When she and James moved to New Zealand, they didn’t just buy land—they bought responsibility. They built a life between a Wairarapa farm and a home in Wellington, trying to create a model for sustainable farming in a country where livestock is a way of life. And yes, they still run cattle on their land. And yes, the irony is real. But Suzy speaks about it without embarrassment. The cows are, she says, a transition, a bridge for farmers who fear the gap between tradition and what the planet is actually asking of us. Life is full of contradictions. The difference is whether you’re willing to address them.
She wrote OMD: One Meal a Day, a book about shifting to a plant-based meal at least once daily. A small step, she says, with big consequences. Oprah read it and changed a habit. That’s how Suzy works—quietly, persistently, one life at a time.

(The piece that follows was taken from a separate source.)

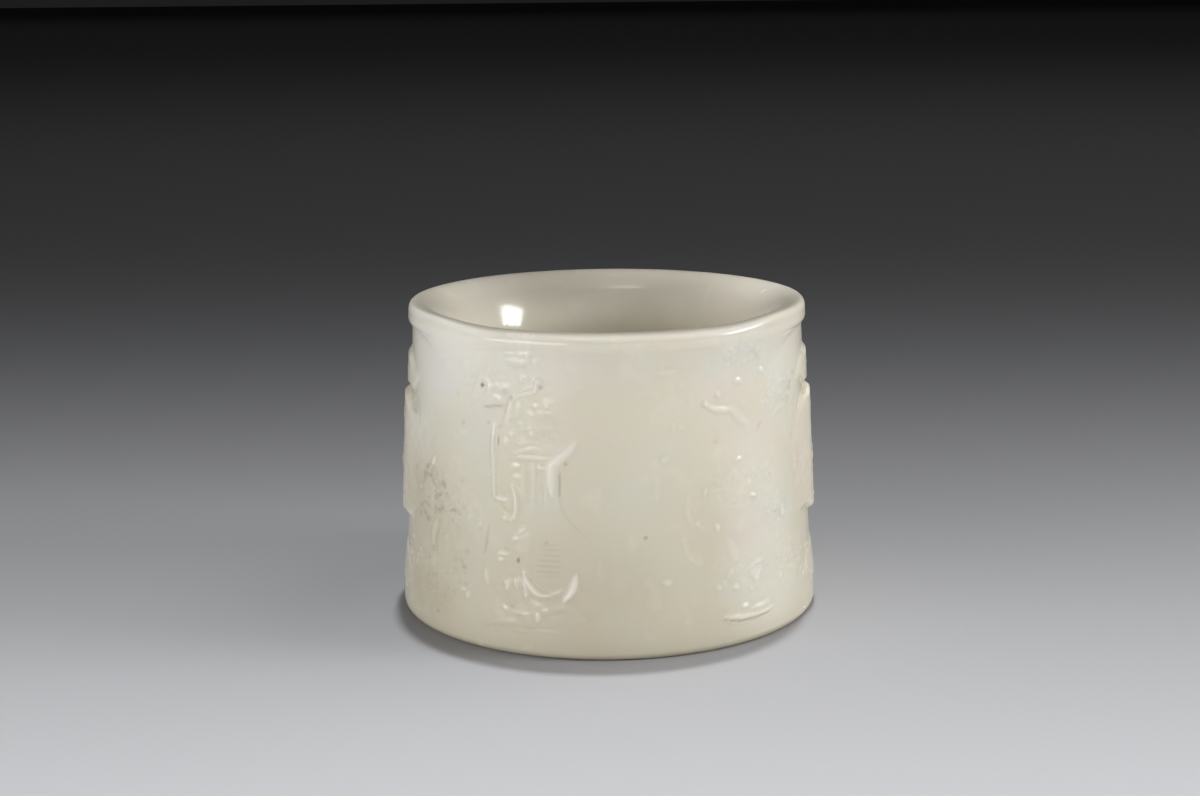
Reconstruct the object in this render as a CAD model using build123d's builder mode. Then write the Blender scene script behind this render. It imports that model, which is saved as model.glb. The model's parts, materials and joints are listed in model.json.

Her personal life has its own cinematic arcs: a marriage to Sam Robards in the 1980s, a son, a divorce. Later, an on-set affair with James Cameron, which eventually—after enough heartbreak and rearrangement—became a marriage, a family of five, and a creative partnership steeped in shared purpose. They even became guardians to one of their daughter’s friends in 2020, extending their home the way some people extend a hand.
Now Suzy Amis Cameron lives far from the noise of the city where she once memorized lines and hit her marks under hot lights. She lives in New Zealand, close to soil, sky, and animals she’d rather save than eat. She’s traded movie sets for solar fields, premieres for classrooms, scripts for environmental research. She’s building the future like someone who knows time is short.
Maybe that’s her legacy:
Not the films, not the dresses, not the glamour—
but the stubborn belief that one person, living intentionally, can tilt the world a little.
And if she’s right, maybe that tilt is all we ever needed.